§ WORK REQUIRED
Extract from the entries below, exactly as given, only the lines from the line containing "const slatShape = slatGeometry();" to the line containing "bpy.data.objects.remove(obj)", both lines included.

Start

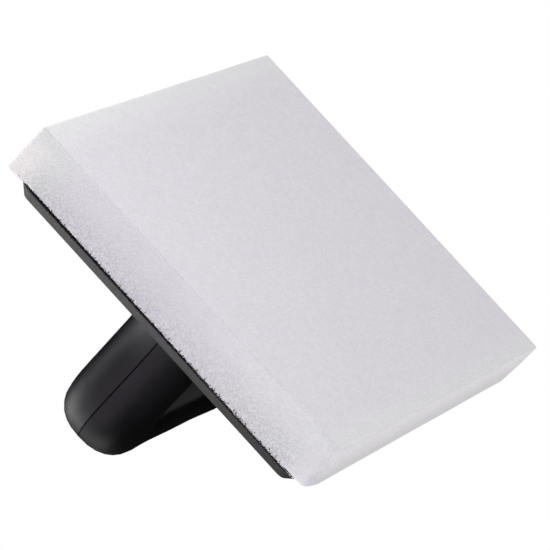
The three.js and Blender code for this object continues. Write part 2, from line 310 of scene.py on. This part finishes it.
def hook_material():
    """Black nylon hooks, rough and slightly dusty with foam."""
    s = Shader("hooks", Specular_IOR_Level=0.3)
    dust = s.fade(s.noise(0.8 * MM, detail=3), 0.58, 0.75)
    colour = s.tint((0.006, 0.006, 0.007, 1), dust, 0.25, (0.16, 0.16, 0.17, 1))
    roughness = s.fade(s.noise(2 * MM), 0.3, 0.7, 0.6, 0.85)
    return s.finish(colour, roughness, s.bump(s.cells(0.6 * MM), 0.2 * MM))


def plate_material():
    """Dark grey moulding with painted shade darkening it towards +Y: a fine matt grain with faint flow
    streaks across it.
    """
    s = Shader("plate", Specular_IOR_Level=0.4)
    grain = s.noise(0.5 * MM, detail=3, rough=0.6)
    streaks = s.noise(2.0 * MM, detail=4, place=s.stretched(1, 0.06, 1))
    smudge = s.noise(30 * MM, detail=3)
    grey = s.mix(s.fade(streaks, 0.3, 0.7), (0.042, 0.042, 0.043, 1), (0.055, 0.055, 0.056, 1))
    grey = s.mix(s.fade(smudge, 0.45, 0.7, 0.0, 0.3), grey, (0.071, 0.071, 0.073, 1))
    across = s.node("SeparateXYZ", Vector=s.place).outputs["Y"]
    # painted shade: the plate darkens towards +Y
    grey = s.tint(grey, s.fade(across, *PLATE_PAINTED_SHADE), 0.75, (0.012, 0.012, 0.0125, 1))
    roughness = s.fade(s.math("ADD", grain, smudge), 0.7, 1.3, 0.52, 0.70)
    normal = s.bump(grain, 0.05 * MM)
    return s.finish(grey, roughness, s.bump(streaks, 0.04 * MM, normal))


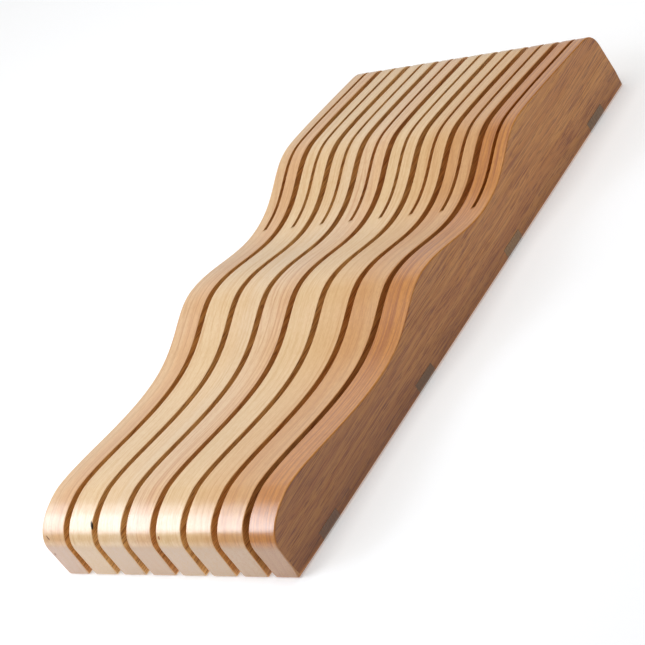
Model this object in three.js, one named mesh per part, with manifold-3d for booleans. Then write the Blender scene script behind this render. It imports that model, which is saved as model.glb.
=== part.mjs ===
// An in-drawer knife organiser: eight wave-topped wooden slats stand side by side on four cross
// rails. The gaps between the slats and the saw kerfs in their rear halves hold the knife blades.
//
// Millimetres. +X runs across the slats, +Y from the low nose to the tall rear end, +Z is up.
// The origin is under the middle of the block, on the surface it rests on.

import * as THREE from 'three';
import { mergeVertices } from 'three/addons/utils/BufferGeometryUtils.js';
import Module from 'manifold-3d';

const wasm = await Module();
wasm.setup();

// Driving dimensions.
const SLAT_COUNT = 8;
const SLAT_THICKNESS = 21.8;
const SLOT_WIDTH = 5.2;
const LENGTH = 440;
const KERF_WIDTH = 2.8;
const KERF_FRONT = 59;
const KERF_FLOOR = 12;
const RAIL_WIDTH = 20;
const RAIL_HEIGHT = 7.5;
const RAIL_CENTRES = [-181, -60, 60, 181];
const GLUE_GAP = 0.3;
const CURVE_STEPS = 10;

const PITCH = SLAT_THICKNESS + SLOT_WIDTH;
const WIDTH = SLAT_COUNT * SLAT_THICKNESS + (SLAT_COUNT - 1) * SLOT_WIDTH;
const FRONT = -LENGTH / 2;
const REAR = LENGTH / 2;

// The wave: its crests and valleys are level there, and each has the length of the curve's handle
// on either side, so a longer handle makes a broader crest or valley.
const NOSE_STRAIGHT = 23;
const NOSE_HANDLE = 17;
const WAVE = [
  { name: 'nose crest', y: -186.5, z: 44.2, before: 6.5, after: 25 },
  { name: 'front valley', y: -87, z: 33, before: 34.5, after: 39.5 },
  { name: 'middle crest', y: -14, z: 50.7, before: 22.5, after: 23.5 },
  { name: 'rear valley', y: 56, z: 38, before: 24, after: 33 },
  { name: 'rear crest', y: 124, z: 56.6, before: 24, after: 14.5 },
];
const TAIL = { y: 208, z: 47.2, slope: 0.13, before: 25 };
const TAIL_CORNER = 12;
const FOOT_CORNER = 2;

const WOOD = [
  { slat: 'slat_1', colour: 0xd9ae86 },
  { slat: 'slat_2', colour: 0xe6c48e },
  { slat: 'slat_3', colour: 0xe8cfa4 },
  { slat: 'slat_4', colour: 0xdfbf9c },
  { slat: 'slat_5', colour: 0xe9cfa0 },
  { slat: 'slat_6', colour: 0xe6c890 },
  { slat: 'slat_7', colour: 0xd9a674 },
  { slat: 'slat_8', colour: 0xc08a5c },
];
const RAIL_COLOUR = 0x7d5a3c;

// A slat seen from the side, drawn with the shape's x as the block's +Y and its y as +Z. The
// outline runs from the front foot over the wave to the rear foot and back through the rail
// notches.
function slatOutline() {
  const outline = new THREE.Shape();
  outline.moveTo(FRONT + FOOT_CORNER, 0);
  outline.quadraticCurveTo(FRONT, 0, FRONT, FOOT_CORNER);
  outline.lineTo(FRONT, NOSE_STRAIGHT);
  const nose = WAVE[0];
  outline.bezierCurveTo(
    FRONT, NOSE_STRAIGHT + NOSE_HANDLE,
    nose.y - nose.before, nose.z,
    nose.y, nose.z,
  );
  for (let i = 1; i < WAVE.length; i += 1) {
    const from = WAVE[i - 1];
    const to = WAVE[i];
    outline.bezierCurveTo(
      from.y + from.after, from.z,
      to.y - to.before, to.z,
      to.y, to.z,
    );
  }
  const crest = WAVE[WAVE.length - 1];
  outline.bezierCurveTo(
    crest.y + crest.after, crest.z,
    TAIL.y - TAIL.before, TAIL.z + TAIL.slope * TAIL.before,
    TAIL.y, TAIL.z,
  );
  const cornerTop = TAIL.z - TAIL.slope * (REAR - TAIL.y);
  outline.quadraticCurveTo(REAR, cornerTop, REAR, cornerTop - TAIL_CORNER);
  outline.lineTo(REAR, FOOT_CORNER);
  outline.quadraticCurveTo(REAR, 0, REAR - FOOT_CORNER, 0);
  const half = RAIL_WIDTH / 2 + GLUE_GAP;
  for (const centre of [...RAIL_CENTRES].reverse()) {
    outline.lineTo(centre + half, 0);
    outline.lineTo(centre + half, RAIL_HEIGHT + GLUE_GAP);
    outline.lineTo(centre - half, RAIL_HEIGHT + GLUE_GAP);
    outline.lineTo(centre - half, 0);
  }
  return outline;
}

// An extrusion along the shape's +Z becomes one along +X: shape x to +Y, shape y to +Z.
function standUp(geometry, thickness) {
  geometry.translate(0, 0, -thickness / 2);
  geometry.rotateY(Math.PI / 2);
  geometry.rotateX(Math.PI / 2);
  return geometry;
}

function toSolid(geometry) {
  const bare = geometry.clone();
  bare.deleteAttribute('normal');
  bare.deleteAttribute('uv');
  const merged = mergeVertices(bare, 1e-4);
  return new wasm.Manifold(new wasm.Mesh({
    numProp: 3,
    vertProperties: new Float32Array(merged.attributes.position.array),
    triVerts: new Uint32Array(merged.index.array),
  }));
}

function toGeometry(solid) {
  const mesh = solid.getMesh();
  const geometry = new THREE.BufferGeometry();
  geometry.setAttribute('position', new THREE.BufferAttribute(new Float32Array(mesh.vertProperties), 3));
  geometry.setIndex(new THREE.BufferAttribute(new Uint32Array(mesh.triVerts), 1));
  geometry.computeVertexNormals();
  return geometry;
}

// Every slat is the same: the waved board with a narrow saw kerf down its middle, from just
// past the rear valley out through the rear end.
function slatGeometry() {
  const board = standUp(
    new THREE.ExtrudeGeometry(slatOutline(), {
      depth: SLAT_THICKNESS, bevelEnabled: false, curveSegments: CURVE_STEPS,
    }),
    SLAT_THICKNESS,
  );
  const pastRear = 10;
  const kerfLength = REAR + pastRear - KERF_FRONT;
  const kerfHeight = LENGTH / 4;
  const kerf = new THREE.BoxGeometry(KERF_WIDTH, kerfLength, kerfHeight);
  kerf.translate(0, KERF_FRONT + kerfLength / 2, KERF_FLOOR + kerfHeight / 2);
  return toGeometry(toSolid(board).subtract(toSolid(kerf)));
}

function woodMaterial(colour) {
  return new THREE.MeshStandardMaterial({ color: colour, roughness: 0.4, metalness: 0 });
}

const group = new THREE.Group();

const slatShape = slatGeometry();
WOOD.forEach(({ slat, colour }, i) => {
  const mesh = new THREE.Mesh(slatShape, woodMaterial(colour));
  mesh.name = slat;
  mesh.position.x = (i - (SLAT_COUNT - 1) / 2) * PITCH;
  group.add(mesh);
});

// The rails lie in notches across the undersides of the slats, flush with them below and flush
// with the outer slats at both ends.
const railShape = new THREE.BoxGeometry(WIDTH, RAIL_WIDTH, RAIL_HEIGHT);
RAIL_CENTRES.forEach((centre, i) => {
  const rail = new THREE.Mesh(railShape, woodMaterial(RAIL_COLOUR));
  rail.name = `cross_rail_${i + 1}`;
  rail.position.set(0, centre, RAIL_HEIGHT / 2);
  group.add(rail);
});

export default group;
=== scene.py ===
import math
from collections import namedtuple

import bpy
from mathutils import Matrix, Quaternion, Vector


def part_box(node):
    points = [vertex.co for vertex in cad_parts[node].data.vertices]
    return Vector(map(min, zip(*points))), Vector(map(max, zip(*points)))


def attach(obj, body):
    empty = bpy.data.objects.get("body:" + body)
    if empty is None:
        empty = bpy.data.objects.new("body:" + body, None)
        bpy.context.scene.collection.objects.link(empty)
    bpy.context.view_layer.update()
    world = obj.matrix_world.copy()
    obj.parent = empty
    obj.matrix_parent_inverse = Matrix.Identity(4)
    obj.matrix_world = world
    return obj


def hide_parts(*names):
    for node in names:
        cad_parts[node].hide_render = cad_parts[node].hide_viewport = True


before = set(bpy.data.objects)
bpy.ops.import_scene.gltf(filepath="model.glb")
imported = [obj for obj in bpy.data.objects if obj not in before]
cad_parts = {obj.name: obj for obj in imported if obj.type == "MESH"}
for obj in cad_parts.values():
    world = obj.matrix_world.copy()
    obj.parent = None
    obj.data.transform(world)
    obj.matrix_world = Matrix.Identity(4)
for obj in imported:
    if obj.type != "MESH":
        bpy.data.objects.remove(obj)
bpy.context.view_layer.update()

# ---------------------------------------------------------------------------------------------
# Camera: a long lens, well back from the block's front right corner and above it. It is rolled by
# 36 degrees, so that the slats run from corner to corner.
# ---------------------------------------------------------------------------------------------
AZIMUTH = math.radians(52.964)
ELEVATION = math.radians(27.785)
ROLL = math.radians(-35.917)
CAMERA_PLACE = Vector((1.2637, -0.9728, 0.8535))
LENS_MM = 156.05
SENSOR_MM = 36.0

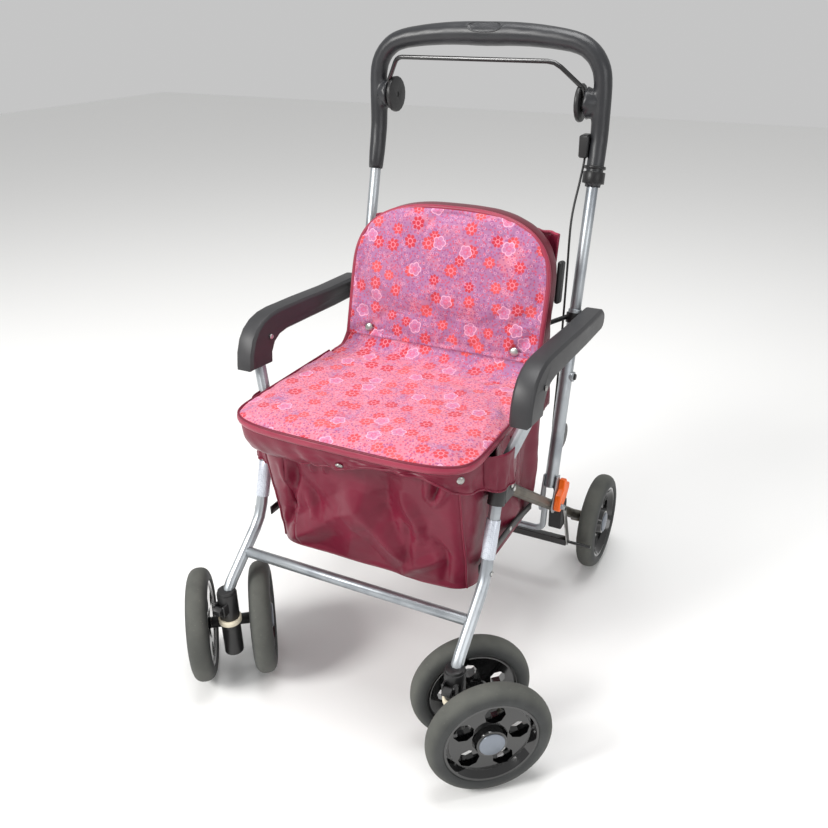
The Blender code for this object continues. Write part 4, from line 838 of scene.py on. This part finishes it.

End

§ RESPONSE
const slatShape = slatGeometry();
WOOD.forEach(({ slat, colour }, i) => {
  const mesh = new THREE.Mesh(slatShape, woodMaterial(colour));
  mesh.name = slat;
  mesh.position.x = (i - (SLAT_COUNT - 1) / 2) * PITCH;
  group.add(mesh);
});

// The rails lie in notches across the undersides of the slats, flush with them below and flush
// with the outer slats at both ends.
const railShape = new THREE.BoxGeometry(WIDTH, RAIL_WIDTH, RAIL_HEIGHT);
RAIL_CENTRES.forEach((centre, i) => {
  const rail = new THREE.Mesh(railShape, woodMaterial(RAIL_COLOUR));
  rail.name = `cross_rail_${i + 1}`;
  rail.position.set(0, centre, RAIL_HEIGHT / 2);
  group.add(rail);
});

export default group;
=== scene.py ===
import math
from collections import namedtuple

import bpy
from mathutils import Matrix, Quaternion, Vector


def part_box(node):
    points = [vertex.co for vertex in cad_parts[node].data.vertices]
    return Vector(map(min, zip(*points))), Vector(map(max, zip(*points)))


def attach(obj, body):
    empty = bpy.data.objects.get("body:" + body)
    if empty is None:
        empty = bpy.data.objects.new("body:" + body, None)
        bpy.context.scene.collection.objects.link(empty)
    bpy.context.view_layer.update()
    world = obj.matrix_world.copy()
    obj.parent = empty
    obj.matrix_parent_inverse = Matrix.Identity(4)
    obj.matrix_world = world
    return obj


def hide_parts(*names):
    for node in names:
        cad_parts[node].hide_render = cad_parts[node].hide_viewport = True


before = set(bpy.data.objects)
bpy.ops.import_scene.gltf(filepath="model.glb")
imported = [obj for obj in bpy.data.objects if obj not in before]
cad_parts = {obj.name: obj for obj in imported if obj.type == "MESH"}
for obj in cad_parts.values():
    world = obj.matrix_world.copy()
    obj.parent = None
    obj.data.transform(world)
    obj.matrix_world = Matrix.Identity(4)
for obj in imported:
    if obj.type != "MESH":
        bpy.data.objects.remove(obj)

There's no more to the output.